Exercise task: Quote exactly the lines between the line containing "# Checks before anything is written" and the line containing "for body, members", counting those two lines as part of the range. Leave the rest out.

Provided data:
** Begin **

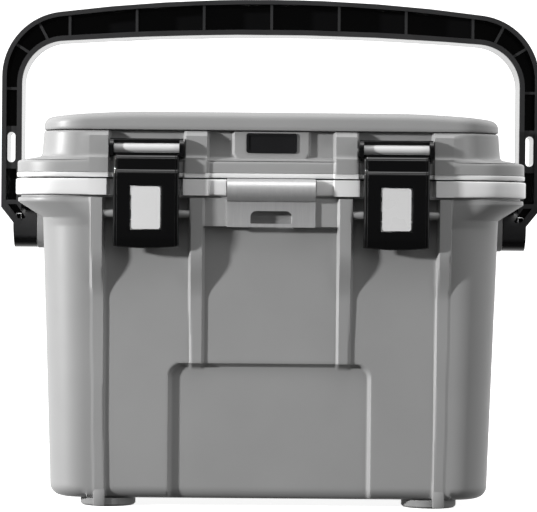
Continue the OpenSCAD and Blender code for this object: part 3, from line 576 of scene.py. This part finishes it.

** End **
** Begin **

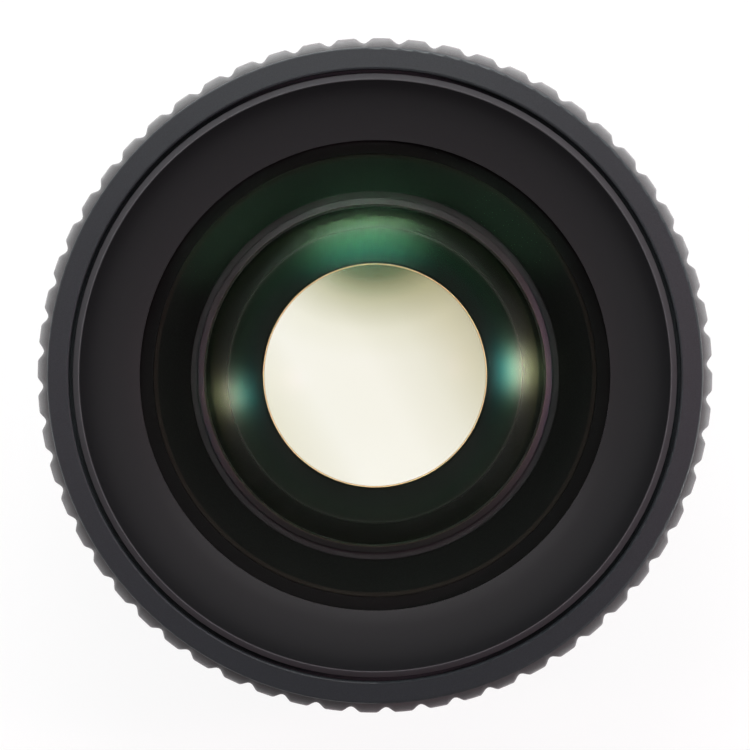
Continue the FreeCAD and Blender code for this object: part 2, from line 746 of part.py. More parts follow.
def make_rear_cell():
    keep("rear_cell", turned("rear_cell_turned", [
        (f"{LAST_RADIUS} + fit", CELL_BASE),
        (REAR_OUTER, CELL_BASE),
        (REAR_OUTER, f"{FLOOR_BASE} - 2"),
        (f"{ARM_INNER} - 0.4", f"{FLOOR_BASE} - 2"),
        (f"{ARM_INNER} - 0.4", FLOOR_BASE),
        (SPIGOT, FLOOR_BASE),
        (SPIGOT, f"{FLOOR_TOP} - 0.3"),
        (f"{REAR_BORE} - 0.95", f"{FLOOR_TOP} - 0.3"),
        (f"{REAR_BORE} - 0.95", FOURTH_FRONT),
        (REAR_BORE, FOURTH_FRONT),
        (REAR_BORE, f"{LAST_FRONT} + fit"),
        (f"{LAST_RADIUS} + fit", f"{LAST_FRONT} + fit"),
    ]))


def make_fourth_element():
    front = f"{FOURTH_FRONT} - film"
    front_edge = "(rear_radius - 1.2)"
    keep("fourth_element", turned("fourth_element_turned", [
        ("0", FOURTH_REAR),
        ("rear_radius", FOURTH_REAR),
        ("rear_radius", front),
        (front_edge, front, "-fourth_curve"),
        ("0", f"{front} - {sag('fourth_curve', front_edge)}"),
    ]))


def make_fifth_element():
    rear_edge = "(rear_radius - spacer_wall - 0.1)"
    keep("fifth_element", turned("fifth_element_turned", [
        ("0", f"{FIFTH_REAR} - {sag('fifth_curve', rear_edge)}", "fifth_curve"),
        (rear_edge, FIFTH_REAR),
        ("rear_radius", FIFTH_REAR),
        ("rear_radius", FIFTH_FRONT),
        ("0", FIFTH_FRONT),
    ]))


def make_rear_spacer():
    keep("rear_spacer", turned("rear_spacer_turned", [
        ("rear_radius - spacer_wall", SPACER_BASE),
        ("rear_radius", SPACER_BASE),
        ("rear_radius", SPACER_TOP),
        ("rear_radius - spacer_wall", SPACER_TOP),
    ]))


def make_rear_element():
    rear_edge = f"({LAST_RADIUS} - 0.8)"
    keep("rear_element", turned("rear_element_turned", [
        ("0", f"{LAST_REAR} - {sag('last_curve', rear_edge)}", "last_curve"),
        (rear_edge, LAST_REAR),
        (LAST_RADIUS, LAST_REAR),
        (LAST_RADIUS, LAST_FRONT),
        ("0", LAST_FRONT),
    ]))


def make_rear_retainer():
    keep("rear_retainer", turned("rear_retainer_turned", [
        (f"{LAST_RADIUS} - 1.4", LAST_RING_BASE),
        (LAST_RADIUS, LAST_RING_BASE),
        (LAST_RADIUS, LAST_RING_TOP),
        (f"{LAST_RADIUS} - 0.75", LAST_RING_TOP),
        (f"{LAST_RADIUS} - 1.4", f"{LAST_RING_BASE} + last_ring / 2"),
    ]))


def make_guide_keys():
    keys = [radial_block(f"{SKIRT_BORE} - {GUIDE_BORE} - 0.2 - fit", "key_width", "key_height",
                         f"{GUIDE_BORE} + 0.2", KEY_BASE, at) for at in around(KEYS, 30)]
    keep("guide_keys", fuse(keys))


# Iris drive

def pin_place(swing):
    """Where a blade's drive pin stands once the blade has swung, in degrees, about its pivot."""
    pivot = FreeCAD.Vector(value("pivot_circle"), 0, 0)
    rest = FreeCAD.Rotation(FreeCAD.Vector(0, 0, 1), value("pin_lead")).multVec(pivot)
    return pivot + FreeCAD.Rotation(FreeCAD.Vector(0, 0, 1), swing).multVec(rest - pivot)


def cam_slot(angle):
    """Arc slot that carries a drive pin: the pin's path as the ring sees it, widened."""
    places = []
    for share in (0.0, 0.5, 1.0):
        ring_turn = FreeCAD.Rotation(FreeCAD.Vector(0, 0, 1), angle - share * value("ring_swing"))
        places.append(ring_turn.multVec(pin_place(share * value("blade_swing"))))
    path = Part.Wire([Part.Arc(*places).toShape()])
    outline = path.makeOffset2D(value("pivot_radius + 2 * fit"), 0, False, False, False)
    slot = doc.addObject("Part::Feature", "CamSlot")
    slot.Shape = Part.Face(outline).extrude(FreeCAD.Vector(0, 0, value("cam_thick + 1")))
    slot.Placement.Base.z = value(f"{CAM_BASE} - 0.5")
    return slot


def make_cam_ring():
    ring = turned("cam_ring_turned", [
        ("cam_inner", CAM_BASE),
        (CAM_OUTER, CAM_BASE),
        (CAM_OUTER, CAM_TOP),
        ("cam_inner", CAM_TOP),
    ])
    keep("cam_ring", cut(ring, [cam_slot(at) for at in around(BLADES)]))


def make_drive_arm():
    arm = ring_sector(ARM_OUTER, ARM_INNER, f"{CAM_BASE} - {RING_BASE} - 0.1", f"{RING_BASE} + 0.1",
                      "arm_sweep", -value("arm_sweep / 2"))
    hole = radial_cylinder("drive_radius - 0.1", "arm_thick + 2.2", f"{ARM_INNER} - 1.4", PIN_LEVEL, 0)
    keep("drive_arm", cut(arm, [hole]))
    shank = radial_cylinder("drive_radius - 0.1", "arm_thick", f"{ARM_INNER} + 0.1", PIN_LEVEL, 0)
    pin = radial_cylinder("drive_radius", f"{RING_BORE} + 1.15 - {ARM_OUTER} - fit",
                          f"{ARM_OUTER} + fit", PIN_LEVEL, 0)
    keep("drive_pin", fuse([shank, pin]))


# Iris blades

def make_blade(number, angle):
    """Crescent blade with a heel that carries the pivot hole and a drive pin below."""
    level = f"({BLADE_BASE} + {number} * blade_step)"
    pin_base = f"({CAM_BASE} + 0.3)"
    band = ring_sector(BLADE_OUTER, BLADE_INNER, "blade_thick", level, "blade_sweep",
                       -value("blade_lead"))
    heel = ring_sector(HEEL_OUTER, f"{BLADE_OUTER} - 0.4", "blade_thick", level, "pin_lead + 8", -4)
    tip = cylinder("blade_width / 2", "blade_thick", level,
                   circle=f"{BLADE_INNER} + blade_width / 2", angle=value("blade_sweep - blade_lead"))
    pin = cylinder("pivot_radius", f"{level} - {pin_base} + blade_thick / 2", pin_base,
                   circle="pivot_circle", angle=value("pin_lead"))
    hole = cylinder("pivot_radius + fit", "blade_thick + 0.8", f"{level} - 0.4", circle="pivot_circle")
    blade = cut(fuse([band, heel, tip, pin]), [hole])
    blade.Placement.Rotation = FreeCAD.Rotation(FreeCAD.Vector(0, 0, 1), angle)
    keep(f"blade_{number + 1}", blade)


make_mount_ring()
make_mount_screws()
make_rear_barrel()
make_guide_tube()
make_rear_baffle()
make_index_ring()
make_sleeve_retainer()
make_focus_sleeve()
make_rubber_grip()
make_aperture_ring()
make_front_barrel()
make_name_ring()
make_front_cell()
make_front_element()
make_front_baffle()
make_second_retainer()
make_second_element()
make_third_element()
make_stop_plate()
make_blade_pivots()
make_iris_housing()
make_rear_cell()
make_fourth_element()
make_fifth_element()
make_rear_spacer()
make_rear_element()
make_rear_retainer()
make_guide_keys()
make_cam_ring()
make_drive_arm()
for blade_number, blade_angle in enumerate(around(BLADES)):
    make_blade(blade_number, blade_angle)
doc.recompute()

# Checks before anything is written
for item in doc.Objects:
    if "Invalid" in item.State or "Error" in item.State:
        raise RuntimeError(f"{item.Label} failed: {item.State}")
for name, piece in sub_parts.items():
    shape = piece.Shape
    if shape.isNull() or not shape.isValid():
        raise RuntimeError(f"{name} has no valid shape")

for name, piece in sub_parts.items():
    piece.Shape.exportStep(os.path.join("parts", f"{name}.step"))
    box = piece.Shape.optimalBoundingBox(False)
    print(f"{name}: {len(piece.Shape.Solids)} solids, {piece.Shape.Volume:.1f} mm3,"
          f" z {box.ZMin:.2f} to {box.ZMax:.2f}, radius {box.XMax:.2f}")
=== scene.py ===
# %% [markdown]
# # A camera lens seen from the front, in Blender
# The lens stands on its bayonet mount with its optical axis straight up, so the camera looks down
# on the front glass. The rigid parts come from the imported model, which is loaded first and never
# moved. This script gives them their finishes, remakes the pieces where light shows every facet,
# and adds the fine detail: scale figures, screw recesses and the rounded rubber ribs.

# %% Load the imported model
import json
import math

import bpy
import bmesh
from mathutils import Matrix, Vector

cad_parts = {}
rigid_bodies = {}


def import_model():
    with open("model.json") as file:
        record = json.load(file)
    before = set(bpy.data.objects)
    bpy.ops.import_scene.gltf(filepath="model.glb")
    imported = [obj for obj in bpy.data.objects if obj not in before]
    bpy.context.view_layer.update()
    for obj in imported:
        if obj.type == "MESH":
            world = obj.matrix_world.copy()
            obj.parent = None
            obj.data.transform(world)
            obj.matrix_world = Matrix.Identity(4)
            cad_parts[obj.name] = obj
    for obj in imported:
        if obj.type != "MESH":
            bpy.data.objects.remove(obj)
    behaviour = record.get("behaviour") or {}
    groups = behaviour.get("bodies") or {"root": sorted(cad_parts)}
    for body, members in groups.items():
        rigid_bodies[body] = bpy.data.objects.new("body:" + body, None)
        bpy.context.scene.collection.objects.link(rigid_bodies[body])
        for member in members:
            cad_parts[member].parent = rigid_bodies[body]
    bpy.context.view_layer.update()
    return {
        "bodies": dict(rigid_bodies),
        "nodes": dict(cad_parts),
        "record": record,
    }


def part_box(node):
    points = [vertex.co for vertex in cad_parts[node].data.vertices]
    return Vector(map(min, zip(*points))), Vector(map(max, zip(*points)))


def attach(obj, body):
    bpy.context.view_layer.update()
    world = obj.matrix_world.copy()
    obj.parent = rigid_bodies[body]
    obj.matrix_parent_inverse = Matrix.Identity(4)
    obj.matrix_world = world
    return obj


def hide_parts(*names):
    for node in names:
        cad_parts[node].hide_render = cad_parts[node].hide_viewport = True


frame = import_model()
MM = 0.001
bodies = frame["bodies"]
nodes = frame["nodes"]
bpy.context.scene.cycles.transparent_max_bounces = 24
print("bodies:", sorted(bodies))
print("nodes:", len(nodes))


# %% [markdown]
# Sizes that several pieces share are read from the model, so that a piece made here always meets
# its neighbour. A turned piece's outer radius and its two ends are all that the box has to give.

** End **

Full response:
# Checks before anything is written
for item in doc.Objects:
    if "Invalid" in item.State or "Error" in item.State:
        raise RuntimeError(f"{item.Label} failed: {item.State}")
for name, piece in sub_parts.items():
    shape = piece.Shape
    if shape.isNull() or not shape.isValid():
        raise RuntimeError(f"{name} has no valid shape")

for name, piece in sub_parts.items():
    piece.Shape.exportStep(os.path.join("parts", f"{name}.step"))
    box = piece.Shape.optimalBoundingBox(False)
    print(f"{name}: {len(piece.Shape.Solids)} solids, {piece.Shape.Volume:.1f} mm3,"
          f" z {box.ZMin:.2f} to {box.ZMax:.2f}, radius {box.XMax:.2f}")
=== scene.py ===
# %% [markdown]
# # A camera lens seen from the front, in Blender
# The lens stands on its bayonet mount with its optical axis straight up, so the camera looks down
# on the front glass. The rigid parts come from the imported model, which is loaded first and never
# moved. This script gives them their finishes, remakes the pieces where light shows every facet,
# and adds the fine detail: scale figures, screw recesses and the rounded rubber ribs.

# %% Load the imported model
import json
import math

import bpy
import bmesh
from mathutils import Matrix, Vector

cad_parts = {}
rigid_bodies = {}


def import_model():
    with open("model.json") as file:
        record = json.load(file)
    before = set(bpy.data.objects)
    bpy.ops.import_scene.gltf(filepath="model.glb")
    imported = [obj for obj in bpy.data.objects if obj not in before]
    bpy.context.view_layer.update()
    for obj in imported:
        if obj.type == "MESH":
            world = obj.matrix_world.copy()
            obj.parent = None
            obj.data.transform(world)
            obj.matrix_world = Matrix.Identity(4)
            cad_parts[obj.name] = obj
    for obj in imported:
        if obj.type != "MESH":
            bpy.data.objects.remove(obj)
    behaviour = record.get("behaviour") or {}
    groups = behaviour.get("bodies") or {"root": sorted(cad_parts)}
    for body, members in groups.items():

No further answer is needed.